Il a ajouté que « le Canada possède l’un des systèmes de contrôle des exportations les plus rigoureux au monde » et qu’il s’engageait « à respecter les normes les plus élevées dans l’examen des permis d’exportation demandés par les entreprises canadiennes ».

Appel à un cessez-le-feu

Jeudi, la France, la Russie et les États-Unis ont fait une déclaration commune appelant l’Arménie et l’Azerbaïdjan à un cessez-le-feu immédiat. Les combats se sont, au contraire, intensifiés. Des journalistes français et arméniens ont aussi été blessés jeudi dans la région.

L’Azerbaïdjan, pays qui s’est enrichi grâce aux hydrocarbures et a des visées de nouvelles exportations gazières en l’Europe, voit la présence arménienne dans le Haut-Karabakh comme une occupation de son territoire.

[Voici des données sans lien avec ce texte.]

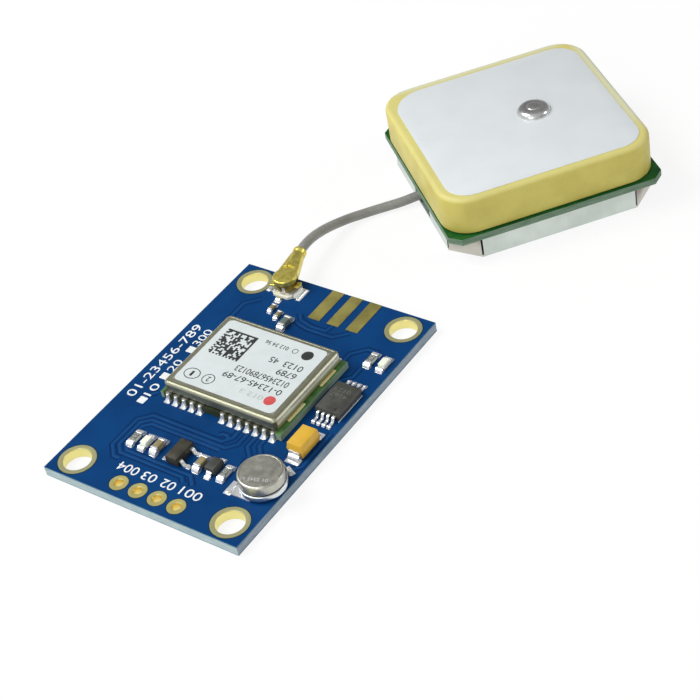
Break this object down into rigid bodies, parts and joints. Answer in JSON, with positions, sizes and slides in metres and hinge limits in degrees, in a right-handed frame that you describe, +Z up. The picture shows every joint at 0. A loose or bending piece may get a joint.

La rumeur de la présence de combattants syriens de groupes djihadistes se battant aux côtés de l’Azerbaïdjan circule depuis plusieurs jours dans les médias arabes. Le président français, Emmanuel Macron, a dit jeudi disposer d’informations « de manière certaine » concernant ce déploiement.

Ce ne serait pas la première fois que des mercenaires syriens sont recrutés dans une guerre à l’étranger opposant intérêts turcs et russes : en Libye aussi, un rapport du Pentagone avait révélé l’envoi de plus de 3500 combattants syriens en quelques mois pour défendre le camp appuyé par la Turquie. La Russie avait aussi embauché des mercenaires syriens pour la partie adverse. Moscou entretient de bonnes relations avec l’Arménie et l’Azerbaïdjan, deux ex-républiques soviétiques.

À Erevan, des enfants ont été accueillis dans différentes familles pendant que leurs pères sont au front. La population se mobilise pour recueillir denrées et premières nécessités.

« C’est d’une ampleur très grande, c’était inattendu », note Raffi Niziblian.